The Blue Ridge Music Hall of Fame exists to showcase and preserve the rich musical heritage of the greater Blue Ridge Mountains area from northern Georgia to northern Virginia. The Hall of Fame will educate, define, and interpret the history of music in the Blue Ridge area and musicians in all genres from the region with exhibits and an annual celebration of inductees. The Blue Ridge Music Hall of Fame is centrally located at the Wilkes Heritage Museum in Wilkesboro/
Tickets for the June 12 Dinner and Induction Ceremony may be purchased online at or by calling the Wilkes Heritage Museum at (336) 667-3171. Rates after the early bird special expires on May 12 are $75 per person for the dinner and ceremony or $25 for the ceremony only.
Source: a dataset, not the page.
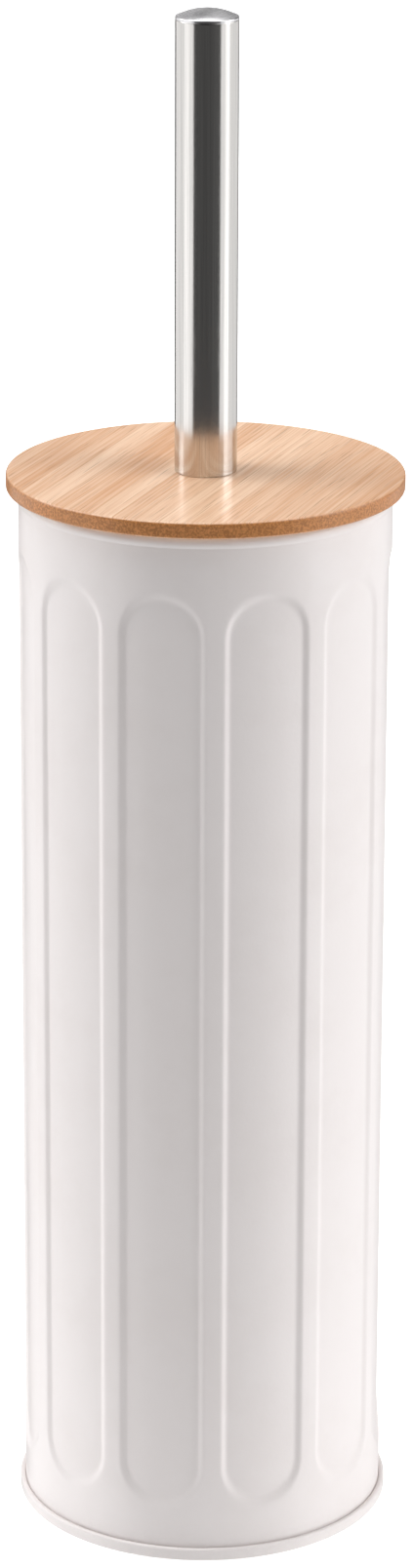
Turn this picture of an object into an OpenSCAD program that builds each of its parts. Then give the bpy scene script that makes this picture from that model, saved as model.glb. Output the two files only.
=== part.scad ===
// Toilet brush holder: a tall embossed sheet-steel canister with a plastic liner, and a brush
// whose bamboo lid closes the canister's mouth. +Z is up, the floor is z = 0, and the canister's
// axis is the Z axis. Millimetres.

/* [Canister] */
// Outside radius of the canister between its embossed panels
body_r = 48; // [36:0.5:70]
// Height of the rim above the floor
body_h = 280.3; // [180:1:360]
// Thickness of the canister's and the base's sheet
sheet_t = 0.45; // [0.4:0.05:1]

/* [Embossed panels] */
// Number of upright panels around the wall
panel_n = 11; // [6:1:16]
// Width of the plain wall left between two panels, along the wall
land_w = 6.2; // [3:0.2:12]
// Depth that the panels are pressed in
panel_depth = 0.8; // [0.4:0.1:1.4]
// Height of the panels' lower ends
panel_z0 = 15.6; // [8:0.2:40]
// Plain wall between the panels' upper ends and the rim
panel_top_gap = 16.2; // [8:0.2:40]
// Turn of the first panel's centre from the front
panel_turn = -13.3; // [-16:0.1:16]

/* [Rim bead] */
// Radius of the rolled rim's section
bead_r = 1.9; // [1.2:0.1:2.6]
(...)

"This will be a magical night with a stellar group of artists performing and paying tribute to the six inductees," a museum spokesperson said.
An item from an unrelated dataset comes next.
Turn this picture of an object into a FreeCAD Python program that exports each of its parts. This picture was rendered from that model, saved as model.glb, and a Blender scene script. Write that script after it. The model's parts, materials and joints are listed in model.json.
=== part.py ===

Master fiddle maker Bob Kogut from Lenoir has handcrafted a fiddle for the Blue Ridge Music Hall of Fame to raffle off at the 2010 Induction Ceremony. The fiddle is on display at the Wilkes Heritage Museum gift shop, and tickets are $5 each, 3 for $10 or 8 for $20. Ticketholders do not have to be present to win.

The Blue Ridge Music Hall of Fame is under the auspices of the Wilkes Heritage Museum, where it is housed. The Wilkes Heritage Museum strives to collect and preserve historic structures, artifacts, and documents of Wilkes County and serves as a resource center for every Wilkes County citizen and visitor. Through exhibits, educational programs, performances, and research, the Wilkes Heritage Museum interprets the history of Wilkes County and western North Carolina.

Wilkes Heritage Museum Inc. is a private, non-profit organization located at 100 E. Main St. in downtown Wilkesboro. The museum is open Tuesday through Saturday from 10 a.m. to 4 p.m.

Admission is charged to view exhibits and tour the Old Wilkes Jail and Capt. Robert Cleveland Log Home.